### EXERCISE OBJECTIVE
Gather the lines below that include the string "hinge", copying each in full.

### THE DATA
[start]

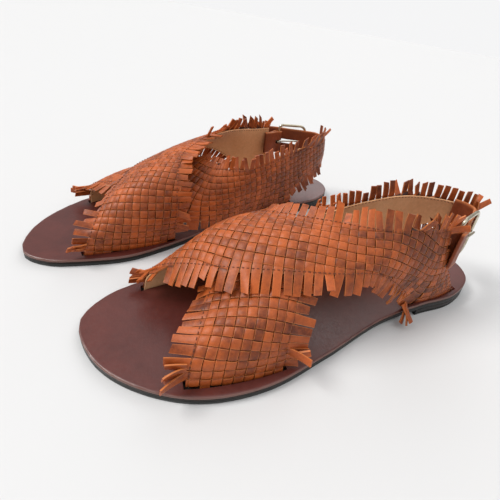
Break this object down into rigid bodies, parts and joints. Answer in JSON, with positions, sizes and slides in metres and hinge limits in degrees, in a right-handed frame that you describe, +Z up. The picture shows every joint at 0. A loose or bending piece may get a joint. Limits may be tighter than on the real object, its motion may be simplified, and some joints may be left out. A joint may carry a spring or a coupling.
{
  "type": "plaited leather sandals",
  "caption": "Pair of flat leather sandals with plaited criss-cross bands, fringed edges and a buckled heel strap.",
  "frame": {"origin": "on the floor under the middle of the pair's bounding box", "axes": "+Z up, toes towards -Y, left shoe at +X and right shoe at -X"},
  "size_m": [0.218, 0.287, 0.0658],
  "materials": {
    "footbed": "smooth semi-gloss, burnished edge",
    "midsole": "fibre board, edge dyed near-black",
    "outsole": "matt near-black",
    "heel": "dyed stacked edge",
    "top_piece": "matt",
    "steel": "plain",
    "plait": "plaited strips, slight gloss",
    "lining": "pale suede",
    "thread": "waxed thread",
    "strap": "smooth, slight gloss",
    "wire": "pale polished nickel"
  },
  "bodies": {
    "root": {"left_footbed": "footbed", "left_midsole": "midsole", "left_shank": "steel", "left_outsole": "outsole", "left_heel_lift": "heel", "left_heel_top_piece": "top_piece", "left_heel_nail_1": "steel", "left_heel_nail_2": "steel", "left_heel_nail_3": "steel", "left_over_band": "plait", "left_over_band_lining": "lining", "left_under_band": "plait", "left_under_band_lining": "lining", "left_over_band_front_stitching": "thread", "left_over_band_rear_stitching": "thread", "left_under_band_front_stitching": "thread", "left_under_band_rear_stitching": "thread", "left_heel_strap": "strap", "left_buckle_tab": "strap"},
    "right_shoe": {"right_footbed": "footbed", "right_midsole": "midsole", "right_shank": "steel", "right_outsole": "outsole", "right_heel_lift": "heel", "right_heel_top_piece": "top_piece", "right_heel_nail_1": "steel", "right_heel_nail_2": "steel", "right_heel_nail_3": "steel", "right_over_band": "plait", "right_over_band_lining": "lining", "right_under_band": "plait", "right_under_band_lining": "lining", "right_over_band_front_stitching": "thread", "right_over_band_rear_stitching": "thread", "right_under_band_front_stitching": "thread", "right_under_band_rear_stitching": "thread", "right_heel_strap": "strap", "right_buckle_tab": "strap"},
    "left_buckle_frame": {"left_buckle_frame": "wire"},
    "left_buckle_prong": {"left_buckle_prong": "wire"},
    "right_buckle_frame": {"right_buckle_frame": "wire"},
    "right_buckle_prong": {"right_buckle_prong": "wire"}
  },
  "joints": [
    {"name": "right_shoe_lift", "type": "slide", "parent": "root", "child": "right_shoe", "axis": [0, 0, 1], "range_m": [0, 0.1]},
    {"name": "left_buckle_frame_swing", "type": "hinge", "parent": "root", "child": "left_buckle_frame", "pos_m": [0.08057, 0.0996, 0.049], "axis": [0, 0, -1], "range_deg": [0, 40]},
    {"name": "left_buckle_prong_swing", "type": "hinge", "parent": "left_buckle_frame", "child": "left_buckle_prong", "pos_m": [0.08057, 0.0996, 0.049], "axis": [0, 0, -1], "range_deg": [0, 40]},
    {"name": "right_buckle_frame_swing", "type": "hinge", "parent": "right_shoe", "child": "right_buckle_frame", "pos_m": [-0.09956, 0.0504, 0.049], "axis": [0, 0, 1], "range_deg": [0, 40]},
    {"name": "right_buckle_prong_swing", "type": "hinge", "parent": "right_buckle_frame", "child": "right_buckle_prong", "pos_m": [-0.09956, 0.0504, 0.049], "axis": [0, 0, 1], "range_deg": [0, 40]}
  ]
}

[end]
[start]

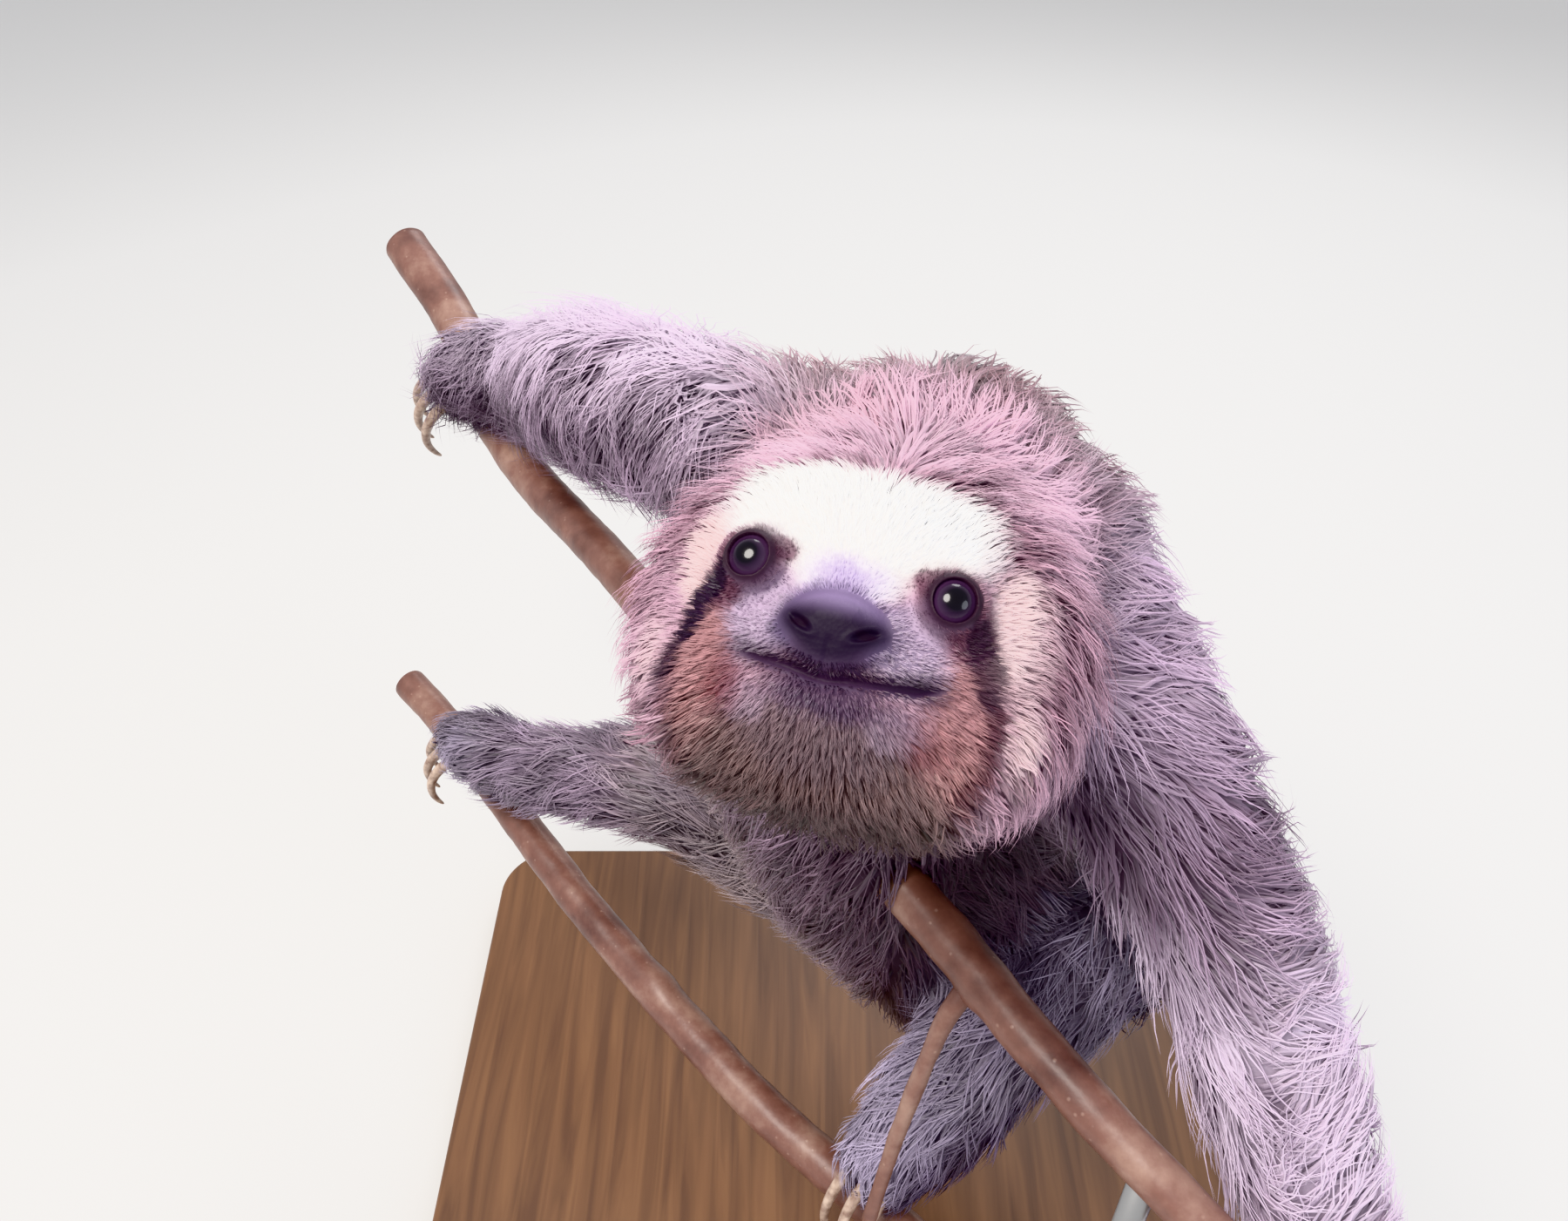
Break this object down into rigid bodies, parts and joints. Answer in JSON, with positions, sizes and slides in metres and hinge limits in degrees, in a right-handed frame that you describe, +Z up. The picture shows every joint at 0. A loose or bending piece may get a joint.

[end]
[start]

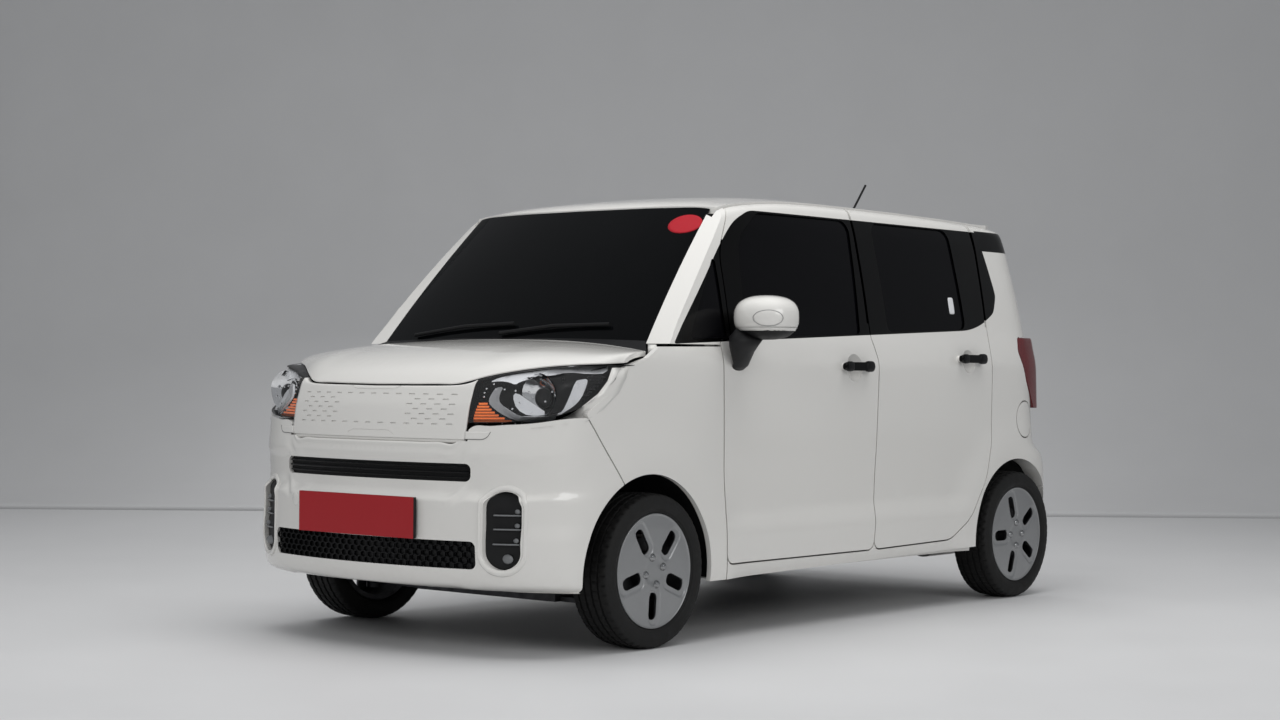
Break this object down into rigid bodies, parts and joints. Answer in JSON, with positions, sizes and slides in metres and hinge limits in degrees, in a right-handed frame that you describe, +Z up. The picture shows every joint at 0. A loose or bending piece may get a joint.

[end]

### ANSWER FOR THIS EXERCISE
Break this object down into rigid bodies, parts and joints. Answer in JSON, with positions, sizes and slides in metres and hinge limits in degrees, in a right-handed frame that you describe, +Z up. The picture shows every joint at 0. A loose or bending piece may get a joint. Limits may be tighter than on the real object, its motion may be simplified, and some joints may be left out. A joint may carry a spring or a coupling.
    {"name": "left_buckle_frame_swing", "type": "hinge", "parent": "root", "child": "left_buckle_frame", "pos_m": [0.08057, 0.0996, 0.049], "axis": [0, 0, -1], "range_deg": [0, 40]},
    {"name": "left_buckle_prong_swing", "type": "hinge", "parent": "left_buckle_frame", "child": "left_buckle_prong", "pos_m": [0.08057, 0.0996, 0.049], "axis": [0, 0, -1], "range_deg": [0, 40]},
    {"name": "right_buckle_frame_swing", "type": "hinge", "parent": "right_shoe", "child": "right_buckle_frame", "pos_m": [-0.09956, 0.0504, 0.049], "axis": [0, 0, 1], "range_deg": [0, 40]},
    {"name": "right_buckle_prong_swing", "type": "hinge", "parent": "right_buckle_frame", "child": "right_buckle_prong", "pos_m": [-0.09956, 0.0504, 0.049], "axis": [0, 0, 1], "range_deg": [0, 40]}
Break this object down into rigid bodies, parts and joints. Answer in JSON, with positions, sizes and slides in metres and hinge limits in degrees, in a right-handed frame that you describe, +Z up. The picture shows every joint at 0. A loose or bending piece may get a joint.
Break this object down into rigid bodies, parts and joints. Answer in JSON, with positions, sizes and slides in metres and hinge limits in degrees, in a right-handed frame that you describe, +Z up. The picture shows every joint at 0. A loose or bending piece may get a joint.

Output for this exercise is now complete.